In the center, near the largest of the garden's many fountains, Norbanus found the Lady Tamar, attended by her women. There were other men and women of the household lounging about the garden, but Tamar had seized this particularly attractive spot as her own and she held it against the other women. Norbanus suspected that a variety of Forum politics prevailed within the palace, with alliances, power blocs, and perhaps the occasional judicious assassination to determine rank and preeminence.

Tamar's clothing left little visible save her face and hands. Even her hair was covered by a veil. The voluminous gown that draped her body fell in graceful folds that revealed little of the shape beneath, yet she possessed the art of making even this over-modest attire subtly provocative.

"Good afternoon, General." At her gesture, servants brought a chair for Norbanus. With studied art he sat, sweeping his cloak to drape over the chair's arms in graceful folds. He opened a hand without looking and a slave placed a fine goblet in his grasp.

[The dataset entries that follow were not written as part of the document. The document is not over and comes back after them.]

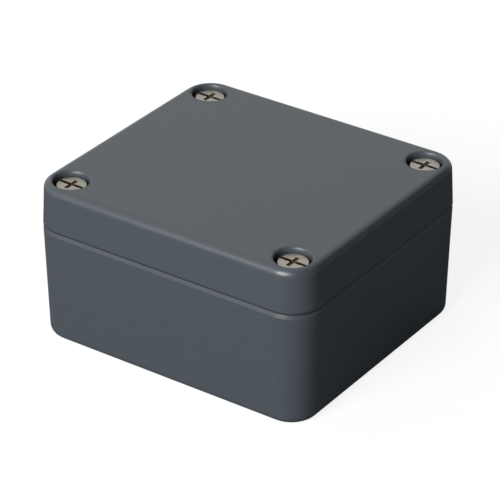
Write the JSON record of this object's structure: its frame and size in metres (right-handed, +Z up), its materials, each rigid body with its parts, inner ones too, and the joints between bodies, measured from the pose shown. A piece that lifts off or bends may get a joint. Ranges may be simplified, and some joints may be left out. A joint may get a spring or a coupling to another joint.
{
  "type": "die cast aluminium box",
  "caption": "Small sealed rectangular box of die cast aluminium, grey powder coated: a deep base and a lift-off lid held by captive screws recessed in its corners.",
  "frame": {"origin": "middle of the underside, on the surface that the box stands on", "axes": "+Z up through the lid, +X along the longer side, +Y along the shorter side"},
  "size_m": [0.064, 0.058, 0.034],
  "materials": {
    "powder_coated_casting": "satin grey powder coat on cast aluminium",
    "stainless_steel": "turned",
    "black_nylon": "moulded",
    "gasket_rubber": "matt"
  },
  "bodies": {
    "base": {"base": "powder_coated_casting", "earth_screw": "stainless_steel", "earth_washer": "stainless_steel"},
    "lid": {"lid": "powder_coated_casting", "lid_gasket": "gasket_rubber", "retaining_ring_1": "black_nylon", "retaining_ring_2": "black_nylon", "retaining_ring_3": "black_nylon", "retaining_ring_4": "black_nylon"},
    "lid_screw_1": {"lid_screw_1": "stainless_steel"},
    "lid_screw_2": {"lid_screw_2": "stainless_steel"},
    "lid_screw_3": {"lid_screw_3": "stainless_steel"},
    "lid_screw_4": {"lid_screw_4": "stainless_steel"}
  },
  "joints": [
    {"name": "lid_lift", "type": "slide", "parent": "base", "child": "lid", "axis": [0, 0, 1], "range_m": [0, 0.04]},
    {"name": "lid_screw_1_out", "type": "slide", "parent": "lid", "child": "lid_screw_1", "axis": [0, 0, 1], "range_m": [0, 0.0074]},
    {"name": "lid_screw_2_out", "type": "slide", "parent": "lid", "child": "lid_screw_2", "axis": [0, 0, 1], "range_m": [0, 0.0074]},
    {"name": "lid_screw_3_out", "type": "slide", "parent": "lid", "child": "lid_screw_3", "axis": [0, 0, 1], "range_m": [0, 0.0074]},
    {"name": "lid_screw_4_out", "type": "slide", "parent": "lid", "child": "lid_screw_4", "axis": [0, 0, 1], "range_m": [0, 0.0074]}
  ]
}
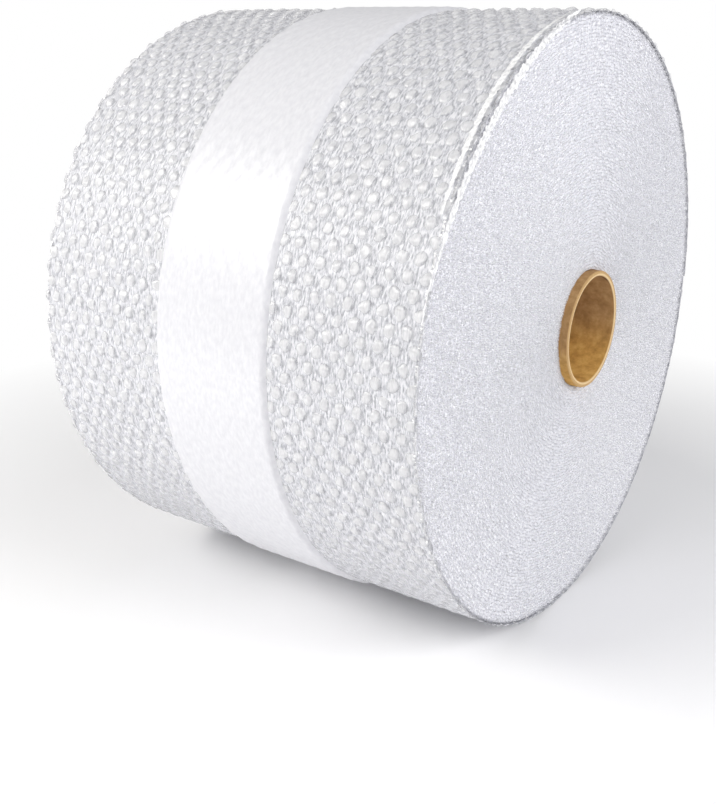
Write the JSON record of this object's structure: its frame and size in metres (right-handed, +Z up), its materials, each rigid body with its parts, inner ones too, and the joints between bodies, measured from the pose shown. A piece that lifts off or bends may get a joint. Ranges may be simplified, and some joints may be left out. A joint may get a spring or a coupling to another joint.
{
  "type": "bubble wrap roll",
  "caption": "Wide roll of clear bubble wrap wound on a cardboard core, lying on its side, with a white band round its middle.",
  "frame": {"origin": "middle of the roll's length and depth, on the ground under its flat underside", "axes": "+X along the roll's axis towards the end that faces the viewer, -Y towards the viewer, +Z up"},
  "size_m": [0.516, 0.7022, 0.6951],
  "materials": {
    "bubble_film": "clear soft film full of air bubbles, milky white where many turns lie together",
    "cardboard": "brown core board wound in a spiral, dull, with paler cut ends",
    "white_band": "smooth white film with a soft shine"
  },
  "bodies": {
    "root": {"bubble_wrap": "bubble_film", "cardboard_core": "cardboard", "paper_band": "white_band"}
  },
  "joints": []
}
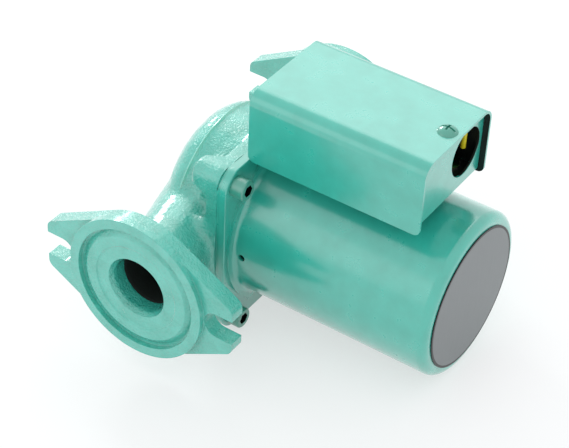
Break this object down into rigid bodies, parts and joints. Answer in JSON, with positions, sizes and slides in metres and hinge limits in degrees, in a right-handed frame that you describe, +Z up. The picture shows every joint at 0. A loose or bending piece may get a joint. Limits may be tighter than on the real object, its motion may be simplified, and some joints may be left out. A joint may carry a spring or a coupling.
{
  "type": "in-line centrifugal water circulator pump",
  "caption": "In-line centrifugal water pump: cast volute with open-slot port flanges, canned wet-rotor motor across the pipe line and a folded sheet terminal box on top.",
  "frame": {"origin": "centre of the suction flange's raised face", "axes": "+Y along the flow from the suction to the discharge flange, +X along the motor shaft towards the closed end of the motor, +Z up towards the terminal box"},
  "size_m": [0.1633, 0.162, 0.1224],
  "materials": {
    "green_cast_paint": "glossy enamel over sand-cast iron",
    "green_sheet_paint": "glossy enamel over drawn and folded steel",
    "green_fastener_paint": "enamel over steel screws",
    "stainless": "drawn stainless sheet",
    "carbon": "fine-ground carbon",
    "alumina": "ground white ceramic",
    "black_rubber": "moulded",
    "impeller_plastic": "glass-filled, moulded",
    "saddle_plastic": "moulded",
    "lamination_steel": "stacked, varnished edges",
    "die_cast_aluminium": "as cast",
    "winding_copper": "enamelled wire, varnished",
    "nameplate_foil": "satin, printed dark grey",
    "zinc_steel": "zinc plated",
    "dark_steel": "black oxide",
    "tinned_brass": "tinned",
    "capacitor_case": "moulded, glossy",
    "earth_green": "green dyed zinc",
    "yellow_insulation": "extruded",
    "green_insulation": "extruded",
    "white_insulation": "extruded",
    "black_insulation": "extruded",
    "brown_insulation": "extruded"
  },
  "bodies": {
    "pump_body": {"volute_casing": "green_cast_paint", "casing_gasket": "black_rubber", "cartridge_flange": "green_sheet_paint", "rotor_can": "stainless", "front_bearing_plate": "stainless", "front_bearing": "carbon", "rear_bearing": "carbon", "rear_bearing_holder": "black_rubber", "motor_flange": "green_sheet_paint", "motor_housing": "green_sheet_paint", "stator_core": "lamination_steel", "main_winding": "winding_copper", "start_winding": "winding_copper", "nameplate": "nameplate_foil", "housing_bolts": "green_fastener_paint", "box_saddle": "saddle_plastic", "lead_grommet": "black_rubber", "terminal_base": "green_sheet_paint", "knockout_disc": "green_sheet_paint", "box_screws": "zinc_steel", "ground_screw": "earth_green", "ground_terminal": "tinned_brass", "capacitor": "capacitor_case", "capacitor_tabs": "tinned_brass", "capacitor_strap": "zinc_steel", "yellow_lead": "yellow_insulation", "green_lead": "green_insulation", "white_lead": "white_insulation", "black_lead": "black_insulation", "capacitor_leads": "brown_insulation"},
    "rotor": {"impeller": "impeller_plastic", "impeller_shroud": "impeller_plastic", "rotor_shaft": "alumina", "rotor_core": "lamination_steel", "rotor_end_rings": "die_cast_aluminium", "thrust_washer": "carbon", "thrust_cushion": "black_rubber"},
    "terminal_cover": {"terminal_cover": "green_sheet_paint", "cover_side_screw": "dark_steel"},
    "cover_screw": {"cover_screw": "green_fastener_paint"}
  },
  "joints": [
    {"name": "rotor_spin", "type": "hinge", "parent": "pump_body", "child": "rotor", "pos_m": [0.03, 0.081, 0], "axis": [1, 0, 0], "continuous": true},
    {"name": "cover_lift", "type": "slide", "parent": "pump_body", "child": "terminal_cover", "axis": [0, 0, 1], "range_m": [0, 0.05]},
    {"name": "cover_screw_travel", "type": "slide", "parent": "terminal_cover", "child": "cover_screw", "axis": [0, 0, 1], "range_m": [0, 0.012]}
  ]
}
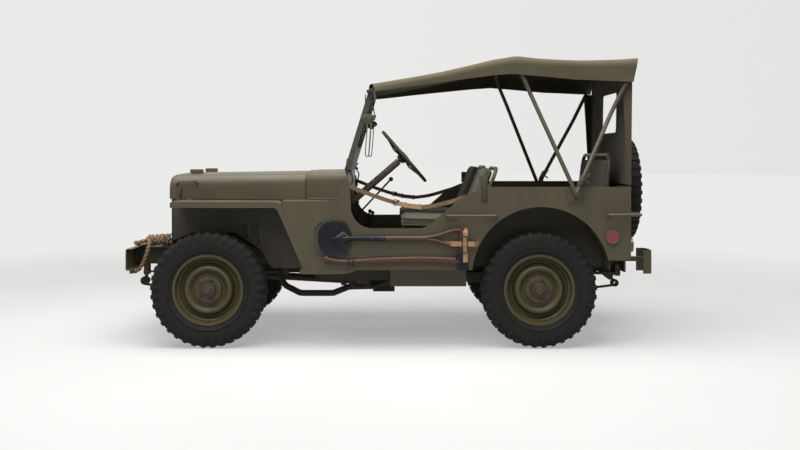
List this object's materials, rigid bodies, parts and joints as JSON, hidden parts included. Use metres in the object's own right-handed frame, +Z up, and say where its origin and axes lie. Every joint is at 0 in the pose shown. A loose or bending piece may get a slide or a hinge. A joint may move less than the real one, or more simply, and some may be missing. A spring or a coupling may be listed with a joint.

"Will you be marching against Manasseh soon?" she asked.

"I would prefer more time to organize and train," he told her. "Otherwise, your nephew's army and mine cannot act with cohesion."

"My nephew's army," she said, "had better cohere, and quickly, because my other nephew's army is on its way."

Norbanus cut a calculating look at her. "You've had word?"

"I have my sources." She favored him with a bland smile.

"What else have your sources told you?"

"That Manasseh has been assembling his army near Megiddo. That he has requested help from Parthia."

"Has such help arrived?" This was astounding. Unless the woman was weaving her story from whole cloth, she had spies within Manasseh's court, and couriers to keep her in contact with them.

She smiled again. "There has hardly been time for that. Manasseh is headstrong and has already begun moving his army south. But I think you had better move rather quickly now. Parthians ride much faster than our own soldiers march, so he could have his reinforcements by the time he joins battle with you."

"Roman soldiers march faster than most ride," he assured her, but inwardly he was not so sanguine. This Manasseh was clearly a man of quick decision. "It's a risky thing, asking for Parthian assistance. Once the king has his soldiers inside Manasseh's land, he may want to keep them there."

"This is something we needn't fear from you Romans?" She smiled as she said it but he felt the sting, as was intended.

"We are most meticulous in observing our treaty obligations," he said.